Bonne nouvelle, on est en passe de reconnaître qu’avoir peiné au travail a des effets sur la qualité et la longueur de la retraite ! Mauvaise nouvelle : par un tour de passe-passe de vocabulaire, on va limiter cette reconnaissance par le biais d’une définition médicale de la santé au travail qui renvoie plus aux luttes de l’ère industrielle qu’aux enjeux contemporains. Avant même la réforme actuelle du financement des retraites, «pénibilité(s) du travail» est une expression qui a fait consensus entre patronat, syndicats et gouvernement. Classique : pour établir un compromis entre intérêts divergents et le faire entrer dans les institutions, préférence est souvent donnée aux mots polysémiques, auxquels chacun donne le sens qu’il veut. Et pourtant…

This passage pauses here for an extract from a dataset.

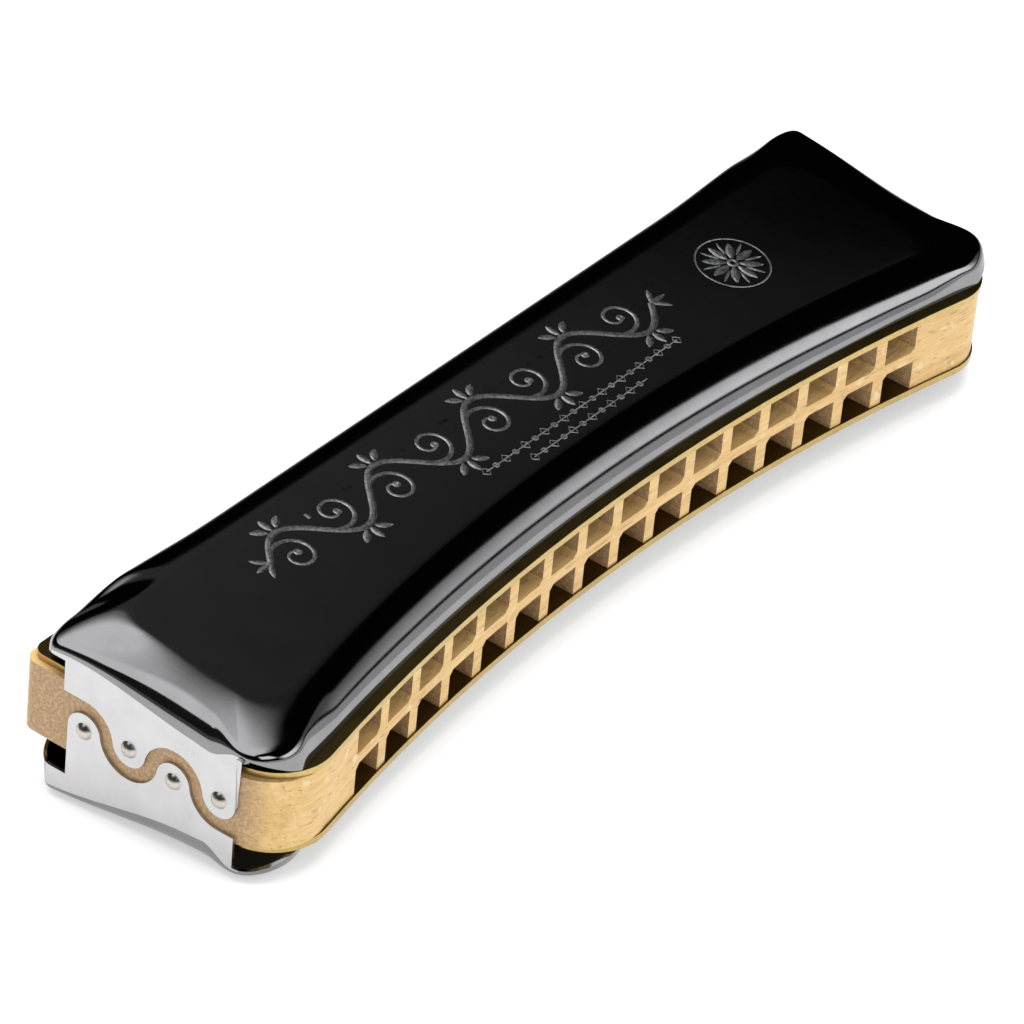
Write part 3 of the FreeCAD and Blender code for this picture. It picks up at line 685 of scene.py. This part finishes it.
def ornament():
    lines = Engraving()
    left, right, middle, half_wave, height = -41.0, 25.0, 15.1, 8.25, 2.9
    count = int((right - left) / half_wave)

    def stem(x):
        return middle + height * math.sin(math.pi * (x - left) / half_wave)

    xs = np.linspace(left, right, 400)
    lines.stroke([(x, stem(x)) for x in xs], 0.85)
    for i in range(count):
        up = 1 if i % 2 == 0 else -1
        x0 = left + (i + 0.10) * half_wave
        slope = math.atan2(stem(x0 + 0.01) - stem(x0 - 0.01), 0.02)
        # a tendril leaves the stem and curls up inside the arch
        p, a, points = np.array((x0, stem(x0))), slope - up * 0.12, []
        length, steps = 13.5, 90
        for k in range(steps):
            points.append(p.copy())
            s = k / steps
            radius = 2.55 * (1 - s) ** 0.75 + 0.42
            p = p + length / steps * np.array((math.cos(a), math.sin(a)))
            a -= up * length / steps / radius
        lines.stroke(points, lambda t: 0.66 - 0.3 * t)
        lines.stroke(ring(*points[-1], 0.28, 12), 0.5)
        # leaves in the hollow on the stem's other side
        crest_x = left + (i + 0.5) * half_wave
        for shift, turn in ((-1.2, 0.9), (0.0, 0.0), (1.2, -0.9)):
            root = (crest_x + shift * 0.6, stem(crest_x) + up * 0.4)
            heading = up * (math.pi / 2) + up * turn * 0.75
            lines.stroke(leaf(root, heading, 2.0, up * turn * 0.5), swell(0.95))
    # the stem's ends
    for x, direction in ((left, math.pi), (right, 0.0)):
        for turn in (-0.7, 0.0, 0.7):
            lines.stroke(leaf((x, middle), direction + turn, 2.4, turn * 0.5), swell(0.7))
    # two fine beaded rules in front of the band
    for y, x0, x1, step in ((9.3, -12.0, 22.0, 1.7), (7.4, -6.0, 14.0, 1.7)):
        lines.stroke([(x, y) for x in np.linspace(x0, x1, 40)], 0.18)
        for k in range(int((x1 - x0) / step) + 1):
            x = x0 + k * step
            if k % 2:
                lines.stroke(ring(x, y, 0.32, 8), 0.24)
            else:
                half, tall = 0.55, 0.62
                lines.stroke([(x - half, y), (x, y + tall), (x + half, y), (x, y - tall), (x - half, y)], 0.2)
    # a rosette at the high end
    cx, cy = 38.0, 13.4
    for k in range(8):
        a = k * math.pi / 4
        lines.stroke(leaf((cx + 0.8 * math.cos(a), cy + 0.8 * math.sin(a)), a, 2.7, 0.0), swell(1.1))
        b = a + math.pi / 8
        lines.stroke(leaf((cx + 1.6 * math.cos(b), cy + 1.6 * math.sin(b)), b, 2.2, 0.0), swell(0.35))
    for radius, width in ((0.5, 0.4), (4.3, 0.24)):
        lines.stroke(ring(cx, cy, radius, 48), width)
    return lines


lines = ornament()
scroll = new_object("top_cover_scrollwork", lines.vertices, lines.faces, (engraved(),))
scroll.data.transform(REST)
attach(scroll, "frame")

# ---------------------------------------------------------------- floor, light and camera

FLOOR_HALF = 4
floor_corners = [(x * FLOOR_HALF, y * FLOOR_HALF, 0) for x, y in ((-1, -1), (1, -1), (1, 1), (-1, 1))]
floor = new_object("studio_floor", floor_corners, [(0, 1, 2, 3)], (pale_floor(),))


def softbox(name, place, size, radiance):
    """A rectangular light that looks at the object. Mirrors see the reflection dome instead."""
    data = bpy.data.lights.new(name, "AREA")
    data.shape = "RECTANGLE"
    data.size, data.size_y = size
    data.energy = radiance * math.pi * size[0] * size[1]
    lamp = bpy.data.objects.new(name, data)
    lamp.location = place
    lamp.rotation_mode = "QUATERNION"
    lamp.rotation_quaternion = (-Vector(place)).to_track_quat("-Z", "Y")
    lamp.visible_glossy = False
    bpy.context.scene.collection.objects.link(lamp)


def window(value, low, high, soft):
    """1 between low and high, falling to 0 over a soft edge."""
    return smooth((value - low) / soft + 0.5) * smooth((high - value) / soft + 0.5)


def studio_glow(azimuth, elevation):
    """What a polished surface sees of the studio, by direction in degrees; azimuth 0 is +X and 90 is +Y."""
    glow = 0.002
    # the pale sweep behind the floor, brighter on the mouth's side
    side = 0.16 + 0.86 * window(azimuth, -115, 2, 30)
    glow += 0.85 * side * window(elevation, -20, 12.5, 2.0)
    # a softbox over the right front, fading towards the high end
    fade = 0.2 + 2.1 * smooth((-22 - azimuth) / 34)
    glow += fade * window(azimuth, -80, -12, 16) * window(elevation, 17.5, 34, 3.0)
    # the dim ceiling that the top reflects, up to a straight edge
    shade = 0.028 + 0.052 * smooth((azimuth - 14) / 18)
    glow += shade * window(azimuth, 13, 60, 4) * window(elevation, 40.9, 52, 0.4)
    # the white overhead scrim
    reach = math.cos(math.radians(elevation))
    across = reach * math.cos(math.radians(azimuth - 24))
    deep = reach * math.sin(math.radians(azimuth - 24))
    bright = 0.26 + 1.6 * smooth((0.60 - across) / 0.24)
    glow += bright * window(across, -0.40, 0.6, 0.05) * window(deep, -0.08, 0.6, 0.10) * (elevation > 20)
    # the dim far wall, in the bend of the low end
    glow += 0.025 * window(azimuth, 110, 178, 10) * window(elevation, 2, 52, 6)
    # a softbox over the front
    glow += 2.2 * window(azimuth, -128, -88, 8) * window(elevation, 34, 62, 6)
    return glow


def reflection_dome():
    """A half sphere of painted light round the studio, seen only in reflections."""
    radius, lowest, columns, rows = 2.2, -4, 360, 90
    vertices, glow = [], []
    for r in range(rows + 1):
        elevation = lowest + (90 - lowest) * r / rows
        for c in range(columns):
            azimuth = -180 + 360 * c / columns
            e, a = math.radians(elevation), math.radians(azimuth)
            vertices.append((radius * math.cos(e) * math.cos(a), radius * math.cos(e) * math.sin(a),
                             radius * math.sin(e)))
            glow.append(studio_glow(azimuth, elevation))
    faces = [(r * columns + c, r * columns + (c + 1) % columns, (r + 1) * columns + (c + 1) % columns,
              (r + 1) * columns + c) for r in range(rows) for c in range(columns)]
    paint = bpy.data.materials.new("dome_glow")
    paint.use_nodes = True
    nodes = paint.node_tree.nodes
    nodes.clear()
    emission = nodes.new("ShaderNodeEmission")
    value = nodes.new("ShaderNodeAttribute")
    value.attribute_name = "glow"
    output = nodes.new("ShaderNodeOutputMaterial")
    paint.node_tree.links.new(value.outputs["Fac"], emission.inputs["Strength"])
    paint.node_tree.links.new(emission.outputs[0], output.inputs["Surface"])
    dome = new_object("studio_dome", vertices, faces, (paint,))
    dome.data.attributes.new("glow", "FLOAT", "POINT").data.foreach_set("value", np.array(glow, np.float32))
    for ray in ("camera", "diffuse", "shadow", "transmission", "volume_scatter"):
        setattr(dome, "visible_" + ray, False)


softbox("light_overhead", (0.18, 0.12, 1.5), (1.35, 1.25), 4.3)
softbox("light_right", (0.80, -0.95, 0.90), (0.6, 0.6), 1.5)
softbox("light_front", (-0.25, -1.35, 0.75), (0.8, 0.7), 1.6)
reflection_dome()

world = bpy.data.worlds.new("studio")
bpy.context.scene.world = world
world.use_nodes = True
world.node_tree.nodes["Background"].inputs["Color"].default_value = (0.9, 0.9, 0.9, 1)
world.node_tree.nodes["Background"].inputs["Strength"].default_value = 1.0
world.cycles_visibility.glossy = False

AZIMUTH, ELEVATION, ROLL = (math.radians(a) for a in (-52.706, 32.916, 0.392))
AIM = Vector((-0.005845, -0.002425, 0.010519))
DISTANCE = 0.72087
back = Vector((math.sin(AZIMUTH) * math.cos(ELEVATION), -math.cos(AZIMUTH) * math.cos(ELEVATION),
               math.sin(ELEVATION)))
across = (-back).cross(Vector((0, 0, 1))).normalized()
above = across.cross(-back)
right = math.cos(ROLL) * across + math.sin(ROLL) * above
up = -math.sin(ROLL) * across + math.cos(ROLL) * above
lens = bpy.data.cameras.new("camera")
lens.lens, lens.sensor_width = 236.09, 36.0
lens.clip_start, lens.clip_end = 0.05, 20.0
camera = bpy.data.objects.new("camera", lens)
turn = Matrix((right, up, back)).transposed().to_4x4()
camera.matrix_world = Matrix.Translation(AIM + back * DISTANCE) @ turn
bpy.context.scene.collection.objects.link(camera)
bpy.context.scene.camera = camera
bpy.context.scene.view_settings.view_transform = "Standard"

Depuis une dizaine d’années, un bilan critique s’est imposé avec force sur la dureté nouvelle du travail. Vingt-cinq ou trente ans de changements des méthodes managériales, des technologies, des organisations du travail font que les conditions de travail ne sont plus celles qui avaient fait l’objet d’une régulation institutionnelle au plus fort de la domination du monde industriel et de la condition ouvrière. Le travail, même s’il est plus en col blanc qu’auparavant, ne s’est pas allégé. Il est dur, autrement qu’avant. Quand il ne salit pas, n’use pas les mains (encore qu’explosent les troubles musculo-squelettiques !), il n’en confronte pas moins les salariés à des atteintes répétées, éventuellement microscopiques et peu visibles, mais fortement ressenties par les intéressés : remarques désobligeantes, attitudes de mépris, sentiment de ne pas en avoir fait assez dans le cours de la journée. Dans la «relation de service» notamment, les autres nous infligent – et nous nous infligeons nous-mêmes – des tensions que, aujourd’hui, on ne sait pas bien réguler.
Dans le travail d’aujourd’hui, on a l’impression de se donner, de se vider, d’y épuiser toute son énergie, sans que rien ni personne ne vienne y opposer des limites. Et plus encore en France, avec des relations sociales tendues, fondées sur la méfiance et où on ne parvient pas à mettre en discussion les conditions dans lesquelles on travaille, les salariés se déclarent plus qu’ailleurs impatients d’en finir avec le boulot. En somme, ces salariés finissent par déclarer le travail proprement insupportable, insoutenable. Tant qu’on se contentera de le traiter vaguement comme «pénible», on n’aura pas traité le fond du malaise.
Pour le gouvernement, «pénibilité» est le terme qui sert à contenir le risque de débordement budgétaire d’une compensation qui concernerait trop de salariés prétendant ne pas pouvoir tenir longtemps «sur ce régime» : pêle-mêle, les infirmières, les enseignants ayant exercé en ZEP, les policiers ayant été affectés dans des villes sensibles, les cadres stressés par la pression des indicateurs de performance… Mais le problème n’est-il pas que le travail en soit venu à être insupportable, comme une course d’endurance sur toute la durée de laquelle on ne se verrait pas tenir ? Les salariés souffrent surtout de ne pas pouvoir faire entendre, discuter et réguler l’engagement qui leur est demandé, l’énergie qu’ils accepteraient volontiers de donner s’ils n’avaient le sentiment que c’est à fonds perdus et toujours dans le même sens.
Bien sûr, il faut en finir avec les pénibilités du travail, ces tensions qui transforment aujourd’hui le travail en épreuve. Mais, pour cela, il faut en finir avec les «pénibilités du travail», ce concept flou qui empêche de mettre en discussion les façons dont on travaille aujourd’hui et de réfléchir aux limites qui permettraient de doser un peu moins en apprentis sorciers la sollicitation des corps, des esprits, des volontés de bien faire. Autant dire aussi que, dans le face-à-face actuel entre un gouvernement et des syndicats, autour d’une réforme des retraites, on voudrait bien entendre également le patronat, sur une autre matière : les conditions de travail.